Friday, 19 July 2013

A riders' guide

Here it is.

1 – Think before you ride.
Every single morning before the commute, and for that matter any weekend blat too, I employ a process of getting myself and the bike ready. 

It is the same ritual every time and it centres me – I engage with what I am about to do.

This is a common training technique which shifts focus and consciousness to the task at hand.

2 – Take command
You are riding a motorcycle – you are exposed, you are at risk. Be proactive and choose your risk as much as possible. 

Don't be complacent and let the risk choose you.

3 – Have “brain space”
If you set off and identify that you are not riding well, not seeing things play out like usual or think there is something “not right with the bike”......chances are something is not right with you.

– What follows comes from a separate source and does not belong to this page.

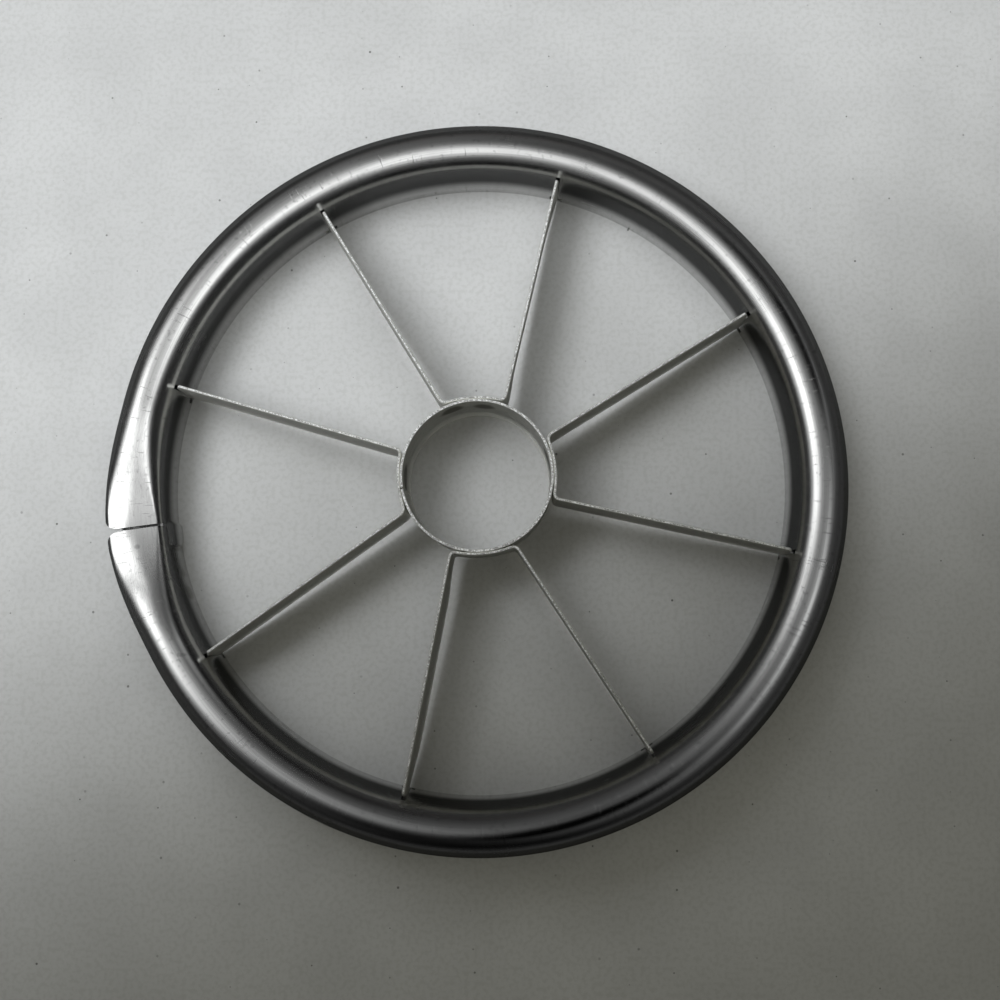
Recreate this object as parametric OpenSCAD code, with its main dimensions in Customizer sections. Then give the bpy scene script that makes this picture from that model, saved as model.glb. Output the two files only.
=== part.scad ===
// Apple corer and wedger: a rolled sheet-steel rim, a core ring at its middle, and four
// U-bent blade strips that give eight spokes. Each strip wraps the core ring, where it is
// spot-welded, and its two ends go through slots in the rim's band.
// Millimetres, +Z up. The band stands on z = 0, and the Z axis is the rim's axis.

/* [Rim] */
// Outside diameter of the rim
rim_d = 108; // [100:0.5:120]
// Diameter of the rolled bead
bead_d = 7.5; // [6.5:0.1:8.5]
// Height of the bead's middle above the table
bead_z = 6; // [5.5:0.1:7]
// Thickness of the rim's sheet
rim_sheet = 0.5; // [0.3:0.05:0.7]
// Part of the bead's turn left open beside the band, in degrees
curl_open = 35; // [30:1:60]

/* [Seam] */
// Direction of the seam where the rim's two ends meet, in degrees
seam_at = 188.2; // [186:0.1:190]
// Gap between the two ends
seam_gap = 0.3; // [0.1:0.05:1]
// Length of the pinched stretch on each side of the seam, in degrees
pinch_span = 21; // [16:0.5:22]
// How far the pinched bead swells outwards at the seam
pinch_swell = 1.3; // [0.4:0.1:2]
// How far the pinched bead's crown is pressed down at the seam
pinch_press = 1.9; // [0.4:0.1:2.4]
// How square the bead's section is pressed at the seam, from 0, round
pinch_square = 0.42; // [0:0.02:0.5]
// Radius of the rounded outer corners at the seam
seam_corner = 1.6; // [0.5:0.1:3]
// Length of the tab that laps behind the seam, in degrees
lap_reach = 3.8; // [2:0.1:6]
// Clearance between the lapped tab and the band
lap_clear = 0.05; // [0.02:0.01:0.2]
// Length of the joggle where the tab leaves its own band, in degrees
lap_joggle = 1.2; // [0.6:0.1:2]
// Radius of the tab's lower corner
lap_corner = 2; // [0.5:0.1:3]

/* [Core ring] */
// Bore of the core ring
core_bore = 21.2; // [18:0.2:25]
// Thickness of the core ring's strip
core_sheet = 0.4; // [0.3:0.05:0.7]
// Height of the core ring
core_h = 11.2; // [9:0.1:14]
// Direction of the core ring's butt joint, in degrees
core_joint_at = 190; // [186:1:194]
// Gap in the butt joint
core_joint_gap = 0.15; // [0.1:0.05:0.5]

/* [Blade strips] */
// Thickness of a blade strip
blade_t = 0.4; // [0.25:0.05:0.6]
// Depth of a blade strip
blade_h = 9.2; // [8:0.1:9.6]
// Depth of a strip's necked ends, which go through the slots
neck_h = 7.2; // [5.5:0.1:7.4]
// Length over which a blade's upper corner is cut away down to its neck
neck_run = 0.8; // [0.4:0.1:2]
// Height of the blades' cutting edge at the rim
blade_foot = 0.4; // [0.3:0.05:0.9]
// How much higher the blades sit at the core ring than at the rim
blade_rise = 1.6; // [0:0.1:2]
// Length of a blade's level part beside the core ring
flat_run = 2; // [1:0.25:5]
// Radius of a strip's middle, slacker than the core ring so that it touches at its weld
wrap_r = 15; // [14:0.5:20]
// Length of the bend at each end of a strip's middle
bend_run = 0.9; // [0.6:0.05:1.1]
// Clearance between a strip and the core ring at the weld
weld_clear = 0.03; // [0.02:0.01:0.1]

/* [Slots and tabs] */
// Clearance on each side of a blade in its slot
slot_clear = 0.12; // [0.1:0.01:0.25]
// Length of the relief across a slot's foot
relief_w = 2; // [1.4:0.1:3]
// Height of the relief across a slot's foot
relief_h = 1; // [0.6:0.1:1.6]
// Length of the tab folded behind the band
tab_run = 1.8; // [1.2:0.1:3]
// Height of the folded tab
tab_h = 2; // [1:0.1:2.2]
// Clearance between a folded tab and the band
tab_clear = 0.1; // [0.05:0.01:0.2]
// How far a blade's end stands past the band
end_reach = 0.1; // [0.05:0.01:0.15]

/* [Hidden] */
$fn = 96;

// Names for the two ends of a strip in the tables below
FIRST = 0;
LAST = 1;
// Directions of the slots that each strip's ends go through, in degrees. They are fitted by
// hand, so they stray a few degrees from even eighths and spread round the seam.
slot_at_right = [-13.3, 31.4];
slot_at_top = [75.2, 120.1];
slot_at_left = [163, 213.3];
slot_at_bottom = [257.1, 302.3];
// Directions of each strip's two bends beside the core ring, in degrees
bend_at_right = [-16.9, 29.1];
bend_at_top = [69.7, 115.9];
bend_at_left = [161.5, 207.2];
bend_at_bottom = [251.3, 299.1];

// Rim
bead_r = bead_d / 2;
rim_r = rim_d / 2;
bead_c = rim_r - bead_r;
band_in = bead_c - bead_r;
band_out = band_in + rim_sheet;
curl_steps = 32;
seam_half = seam_gap / 2 / rim_r * 180 / PI;
// Rings along a pinched end
pinch_rings = 14;
// The pinched ends start inside the plain rim's sheet, by this inset and overlap, and
// have left it after this part of their length
join_inset = 0.05;
join_overlap = 0.4;
join_part = 1 / 3;

// Core ring
core_r = core_bore / 2;
core_out = core_r + core_sheet;

// Blade strips
blade_top = blade_foot + blade_h;
neck_top = blade_foot + neck_h;
weld_r = core_out + weld_clear + blade_t / 2;
flat_r = core_out + flat_run;
blade_end = band_out + end_reach;
tab_mid = band_out + tab_clear + blade_t / 2;
tab_bend = 1.4 * blade_t;
bend_steps = 5;
wrap_steps = 10;
fold_steps = 5;

// Slots
slot_w = blade_t + 2 * slot_clear;
slot_foot = blade_foot - slot_clear;
slot_top = neck_top + slot_clear;
// How far a slot is cut past the band's inner face, and past its outer one, where the
// curl's free edge is near
cut_inner = 1;
cut_outer = 0.1;

// ---------------------------------------------------------------- rim

// A sine or cosine pressed towards a square corner
function squared(v, p) = sign(v) * pow(abs(v), p);

// A smooth step from 0 to 1
function eased(u) = u * u * (3 - 2 * u);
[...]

The bike is very likely to be behaving exactly the same as yesterday – but if it feels different today then something is different – that something is more than likely you.

Learn to identify these “yips” and counter them accordingly. This may mean stopping.

NB** baring mental "yips" check the basics like tyre pressure, chain tension, throttle and clutch lines/cables. 

4- Radar and intuition
To be proficient you need to be able NOT to think about what the bike is doing and how you are controlling it.

The bike should be controlled via telepathy. You think, the bike does.

Believe me after years of MTB and Road race cycling – the bike is an extension of the body.

Control leads to having ample capacity to scan the environment for cagers, pedestrians, cyclists and other riders alike. 

Being in control of your bike is relatively easy.

Contemplating the actions of others and reacting appropriately is a skill unto its' own.

5 – Don't
Don't be timid.

Don't allow yourself to hesitate – indecision takes time, when you need to make a choice time is not always on your side.

Most of all – don't be a victim.

6 – Everything else
Filtering, splitting, cagers and traffic.

Weekend blats, touring, overnighters and tomfoolery.

Everything else is the reason to ride all the time – do it safely.

Be engaged in the process and enjoy.

If you are not a target – you will less likely become a victim.
This does not mean be aggressive – it means be in control – as much as possible.